Enquiry Based Learning
At times learning will be directed and other times more open-ended enquiry based approach through big questions posed by the teacher to develop our children’s love of learning and independence. We use a mix of both practical and written work. We encourage our children to ‘have a go’ and work hard at developing their resilience in everyday life to help prepare them for their future lives.
Basic Skills Teaching
The development of basic skills will be applied across all areas of the curriculum. We believe that developing the basic skills of reading, writing and maths will allow the children to progress and succeed in other areas of the curriculum.
We believe in offering interventions for all children to develop their skills further and to close gaps in their learning helping them to keep up. We have a flexible approach to the grouping and timing of these to ensure that children do not miss out on learning in other subjects.
Subject Specific Vocabulary
Subject specific vocabulary will be planned within all units of learning and explicitly taught. Opportunities will be provided for the children to explore both oral and written language. Vocabulary will be enhanced across all areas of the curriculum.
Use of Environment
Our school is set within the mining village of Esh, which is part of the historic Cathedral city of Durham. We endeavour to make links to these and other local areas across our curriculum believing that it is not only important for children to have a deeper understanding and appreciation of where they live but also as valuable opportunities to make their learning more ‘real’ and in turn more memorable.
Impact
First and foremost, we want to instill in our children a love of learning and an understanding that the learning is part of a journey they are on.
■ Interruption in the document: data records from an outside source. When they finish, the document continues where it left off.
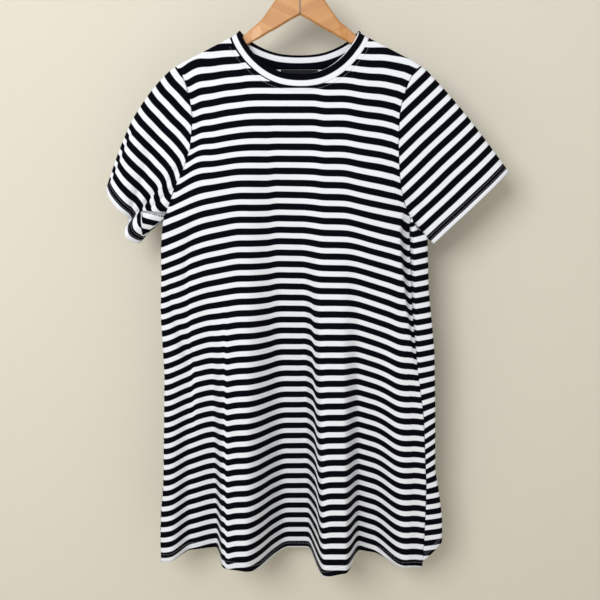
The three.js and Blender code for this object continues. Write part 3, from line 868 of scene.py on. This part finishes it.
def link_look(tree, shader, colour, rough=None, relief=None, **bump):
    """Feeds a shader its colour and, where they are given, its roughness and its relief."""
    feed(tree, shader.inputs["Base Color"], colour)
    if rough is not None:
        feed(tree, shader.inputs["Roughness"], rough)
    if relief is not None:
        node = add_node(tree, "ShaderNodeBump", Height=relief, **bump)
        feed(tree, shader.inputs["Normal"], node.outputs[0])


def cut_vector(tree):
    return add_node(tree, "ShaderNodeUVMap", uv_map="Cut").outputs["UV"]


def object_vector(tree):
    return tree.nodes.new("ShaderNodeTexCoord").outputs["Object"]


def stripe_group(name):
    """Yarn-dyed stripes across a piece, 1 on the dark ones, with edges a course of knit soft."""
    defaults = {"Cut": None, "Pitch": 0.019, "First dark": 0.088, "Dark share": 0.5, "Softness": 0.03}
    tree, given, result = group_tree(name, defaults, ["Dark"])
    split = add_node(tree, "ShaderNodeSeparateXYZ", Vector=given["Cut"])
    wander = add_node(tree, "ShaderNodeTexNoise", Vector=given["Cut"], Scale=40.0, Detail=2.0)
    drift = math_node(tree, "MULTIPLY_ADD", wander.outputs[0], 0.0006, -0.0003)
    level = math_node(tree, "ADD", split.outputs["Y"], drift)
    from_first = math_node(tree, "SUBTRACT", level, given["First dark"])
    count = math_node(tree, "DIVIDE", from_first, given["Pitch"])
    nearest = math_node(tree, "ROUND", count)
    off_centre = math_node(tree, "ABSOLUTE", math_node(tree, "SUBTRACT", count, nearest))
    half = math_node(tree, "MULTIPLY", given["Dark share"], 0.5)
    inside = math_node(tree, "SUBTRACT", half, given["Softness"])
    outside = math_node(tree, "ADD", half, given["Softness"])
    edge = add_node(tree, "ShaderNodeMapRange", interpolation_type="SMOOTHSTEP", Value=off_centre,
                    From_Min=inside, From_Max=outside, To_Min=1, To_Max=0)
    feed(tree, result["Dark"], edge.outputs[0])
    return tree


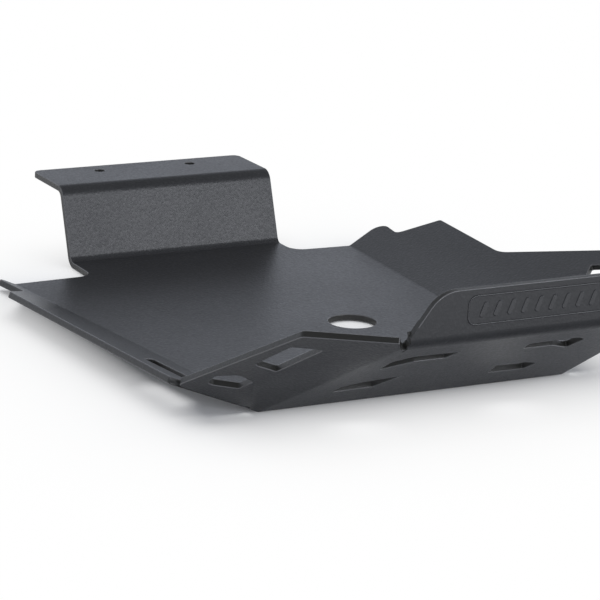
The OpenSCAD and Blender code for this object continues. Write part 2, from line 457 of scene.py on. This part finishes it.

Each day we encourage our children to work hard, have a positive mind-set, have the confidence to make mistakes, persevere and not give up – in order to succeed, and to feel good about themselves.
How we know we are successful in this is through:
- End of Key Stage National Assessments
- Retrieval practice such as pre and post learning quizzes, questioning, flash cards; games; kahoot quizes; children presenting their learning
- Teacher assessment – formative and summative – through ongoing questioning, dialogue, verbal and written feedback, informal quizzes, practical tasks, day to day work.
- Learner Voice – pupil questionnaires, self and peer assessment, school council, learning dialogue in the classroom that encourages self-evaluation.
- Parental Feedback – parent questionnaires, parental engagement sessions, parent/teacher meetings, Facebook group, Friends of the school
- Data Analysis – internal with SLT, subject leadership, pupil progress meetings, governors, Education Development Partner (EDP), Peer Review and external data (National Assessments)
- Quality Assurance – regular and triangulated monitoring from leaders at all levels.
- Pupils are making progress in that they know more, remember more and are able to do more. They are learning what is intended in the curriculum.
- All learning building towards an end point. Pupils are being prepared for their next stage of education.
The impact of what we do and what the children achieve cannot always be measured in data sets and numbers so we always try to look holistically at the whole child. Disadvantaged pupils and pupils with SEND acquire the knowledge and cultural capital they need to succeed in life
Our daily interactions provide a regular check showing children demonstrating St Michael’s values – children demonstrating this in their learning and behaviour around school. Children making the right choices for their safety.
We see children displaying positive attitudes to Learning – children engaged and inspired by their learning, posing own enquiry questions, taking initiative and being more resilient.
We consider our children as individuals. who are facing future challenges and ultimately leave us secondary school ready having enjoyed and embraced their learning experiences along the way.